These terms are used interchangeably in everyday speech, but they describe fundamentally different layers of identity, place, and authority. Untangling them helps explain why some communities thrive without sovereignty, why some states struggle despite formal power, and why places like Sealand resonate so strongly in a world where belonging is no longer purely territorial.

Understanding these distinctions clarifies Sealand’s position by helping to illuminate where modern political identity is breaking down and where it may be rebuilt.

A Nation: A Shared Identity

A nation is a community defined by a shared sense of “us”. It doesn’t depend on borders or governments. The Kurds, Catalans, and Roma remind us that nations can thrive culturally even without formal political sovereignty. A nation exists in collective memory, culture, and belonging. A nation can exist without land, a formal government, or legal recognition. It is, above all, a community of people.

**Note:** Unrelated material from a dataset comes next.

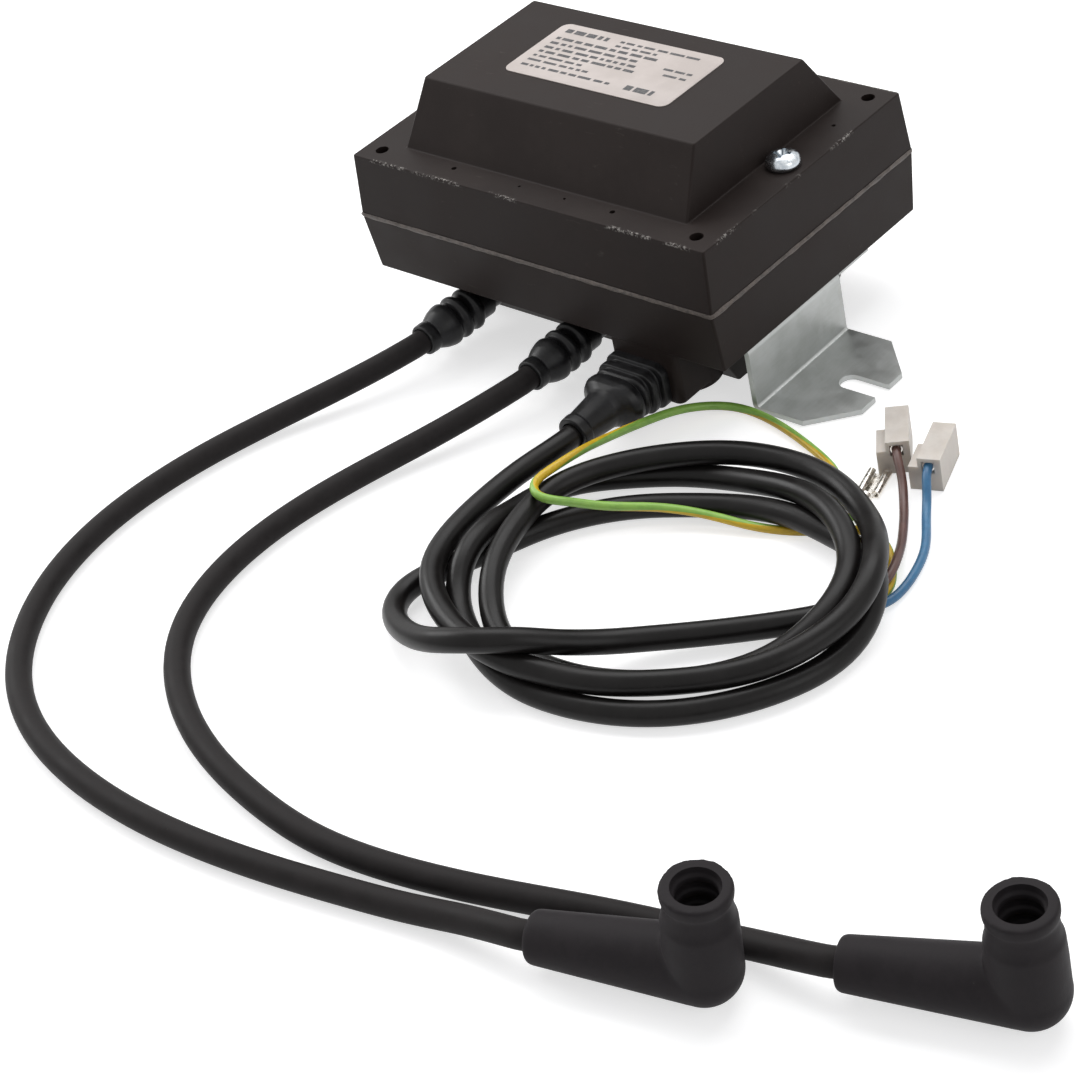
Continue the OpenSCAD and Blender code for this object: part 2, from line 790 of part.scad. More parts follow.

A Country: A Distinct Place

A country is a cultural and geographic idea, a place that feels distinct in character, history, and customs. It isn’t a legal category. Scotland and Greenland are widely called countries, even though they sit within larger sovereign systems. “Country” is how we describe a place that stands apart, regardless of its political status.

A State: A Legal Sovereign

A state is the strictest term of the three. In international law, it requires people, territory, a functioning government, and the capacity to engage diplomatically with other states. This explains why Taiwan, Kosovo, and Palestine occupy complex middle grounds: their internal governance and external recognition don’t perfectly align.

A state must have: A population, a defined territory, a government, diplomatic capacity, and in practice, some level of recognition. Without all four, statehood, as traditionally defined, remains incomplete.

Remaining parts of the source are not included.